Often, cost precedes performance

Assuming all contenders have satisfactory performance, another common tie-breaker is cost. A product that is twice as fast might cost twice as much. Even if it costs 50% as much, it’s likely not the ideal choice if the slower product’s performance is satisfactory.

For us, cost wasn’t a major consideration given that all databases are priced with scale, and projecting scale was a tricky thing to begin with. Other companies may be satisfied with the Porsche, not the Bugatti.

What does this mean for performance-inching?

The intention of this article isn’t to shame folks working on performance-inching tools (e.g., something with a 10-100% improvement on the previous leader). The development ecosystem moves forward because of small projects that aspire to push the needle.

Instead, the message here is that those projects are not going to succeed because of broad adoption, assuming there’s a widely popular incumbent. This is, more or less, an engineering version of the VC “10x or bust” mentality. Frankly, a 20-30% improvement isn’t going to convince organizations to move over from a significantly more popular tool.

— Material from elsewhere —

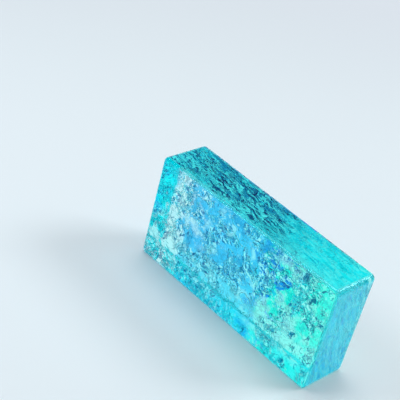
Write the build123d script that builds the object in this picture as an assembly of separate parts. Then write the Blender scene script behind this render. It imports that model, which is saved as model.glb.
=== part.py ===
from build123d import *
from math import cos, pi, radians, sin
import os

# A solid block of clear cast glass, laid in a wall like a brick. It stands on its long bed face.
# X runs along its length, Y through its thickness from the front face to the back face, Z is up.
# The origin is in the middle of the lower bed face.

# Outer sizes
block_length = 200.0
block_height = 100.0
block_thickness = 48.0

# Edges. The corners are the four edges that run through the thickness. The arrises go round the
# two big faces. The front face lay on the mould. The back face was the open one, where the glass
# was poured, so its arris is softer.
corner_radius = 5.0
front_arris_radius = 2.6
back_arris_radius = 4.5

# Ripples of the two big faces. They are hollows that sink into the glass. Between the hollows, and
# on a margin beside each arris, the face stays flat. The front face is calm. The back face wrinkled
# as it cooled, with hollows 20 to 50 mm apart.
front_ripple_depth = 0.6
back_ripple_depth = 1.5
ripple_margin = 1.0
ripple_fade = 9.0
ripple_point_pitch = 6.0

# The flat face cuts off the crests of the waves: they would stand proud by this share of the depth
crest_share = 0.2

# Each ripple train: wavelength, heading in degrees from the length, share of the depth, phase
front_trains = [
    (62.0, 24.0, 0.34, 0.6),
    (44.0, 118.0, 0.26, 2.1),
    (35.0, 71.0, 0.22, 4.0),
    (29.0, 157.0, 0.18, 1.2),
]
back_trains = [
    (49.0, 152.0, 0.30, 3.3),
    (34.0, 63.0, 0.26, 0.9),
    (26.0, 12.0, 0.23, 5.2),
    (21.0, 104.0, 0.21, 2.6),
]

# How far the cut reaches past the block on every side
cut_allowance = 4.0


def ramp(distance, start, reach):
    """Rise smoothly from 0 at start to 1 at start + reach."""
    share = min(max((distance - start) / reach, 0.0), 1.0)
    return share * share * (3.0 - 2.0 * share)


def ripple_drop(x, z, trains, depth, arris_radius):
    """How far the waves lie below the flat face at x, z, measured from its middle."""
    margin = arris_radius + ripple_margin
    fade = ramp(block_length / 2 - abs(x), margin, ripple_fade)
    fade *= ramp(block_height / 2 - abs(z), margin, ripple_fade)
    wave = 0.0
    for wavelength, heading, share, phase in trains:
        along = x * cos(radians(heading)) + z * sin(radians(heading))
        wave += share * sin(2 * pi * along / wavelength + phase)
    return depth * (fade * (1.0 + crest_share) * (1.0 + wave) / 2 - crest_share)


def evenly_spaced(reach):
    """Positions from -reach to reach, about one ripple_point_pitch apart."""
    steps = round(2 * reach / ripple_point_pitch)
    return [-reach + 2 * reach * i / steps for i in range(steps + 1)]


def ripple_cutter(side, trains, depth, arris_radius):
    """What lies outside the waves of one big face: side -1 is the front, 1 is the back."""
    points = []
    for x in evenly_spaced(block_length / 2 + cut_allowance):
        column = []
        for z in evenly_spaced(block_height / 2 + cut_allowance):
            drop = ripple_drop(x, z, trains, depth, arris_radius)
            column.append(Vector(x, side * (block_thickness / 2 - drop), z + block_height / 2))
        points.append(column)
    waves = Face.make_surface_from_array_of_points(points)
    return extrude(waves, amount=depth + cut_allowance, dir=(0, side, 0))


def make_glass_block():
    outline = Plane.XZ * RectangleRounded(block_length, block_height, corner_radius)
    block = Pos(0, 0, block_height / 2) * extrude(outline, amount=block_thickness / 2, both=True)

    # The arrises roll over into the bed and end faces
    front_face = block.faces().sort_by(Axis.Y)[0]
    block = fillet(front_face.edges(), front_arris_radius)
    back_face = block.faces().sort_by(Axis.Y)[-1]
    block = fillet(back_face.edges(), back_arris_radius)

    # The ripples hollow out both big faces
    block -= ripple_cutter(-1, front_trains, front_ripple_depth, front_arris_radius)
    block -= ripple_cutter(1, back_trains, back_ripple_depth, back_arris_radius)
    return block


os.makedirs("parts", exist_ok=True)
export_step(make_glass_block(), "parts/glass_block.step")
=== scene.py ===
# %% [markdown]
# # A block of cast glass
# The object is one casting of clear aqua glass, laid in a wall like a brick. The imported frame
# gives its size. Its shape is made again here on a fine grid, because light that bends through
# glass shows every facet. Then comes what the plain solid lacks: the crinkled skin, the tints, and
# light that has something to bend. Such a block is measured in millimetres, so its lengths are
# written in millimetres, and MM turns them into metres.

# %% Load the frame
from math import cos, exp, pi, radians, sin
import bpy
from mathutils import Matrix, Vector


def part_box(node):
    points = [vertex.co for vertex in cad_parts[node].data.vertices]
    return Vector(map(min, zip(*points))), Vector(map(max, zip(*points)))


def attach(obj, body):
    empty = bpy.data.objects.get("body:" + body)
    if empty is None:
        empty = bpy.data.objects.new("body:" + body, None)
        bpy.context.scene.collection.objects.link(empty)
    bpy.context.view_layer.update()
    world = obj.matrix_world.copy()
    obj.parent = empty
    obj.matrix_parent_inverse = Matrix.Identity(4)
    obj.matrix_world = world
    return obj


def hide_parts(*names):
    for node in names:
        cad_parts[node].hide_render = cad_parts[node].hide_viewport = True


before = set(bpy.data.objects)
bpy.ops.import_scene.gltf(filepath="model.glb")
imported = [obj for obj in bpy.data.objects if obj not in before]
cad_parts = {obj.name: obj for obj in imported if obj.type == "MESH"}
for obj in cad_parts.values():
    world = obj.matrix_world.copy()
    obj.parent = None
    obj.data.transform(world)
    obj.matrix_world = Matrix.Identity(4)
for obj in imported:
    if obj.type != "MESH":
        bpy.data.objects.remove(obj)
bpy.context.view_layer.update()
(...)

At the same time, that’s not a death sentence for projects with marginal performance improvements. Instead of succeeding with broad adoption, they can charge more and cater to organizations whose bottom-line business is directly attached to underlying performance. For instance, a project that scores a marginally faster AI training score may find serious, lucrative success with organizations that do AI training as a service. It just may not succeed with companies that need it as a subprocess.

Closing thoughts

Performance might not be a common north star, but it is still important. What’s more important, however, is projects building well-rounded qualities—including amazing communities, extensions, pricing plans, and code disclosures. Of course, some companies may see performance as a be-all and end-all factor, but it’s increasingly rare!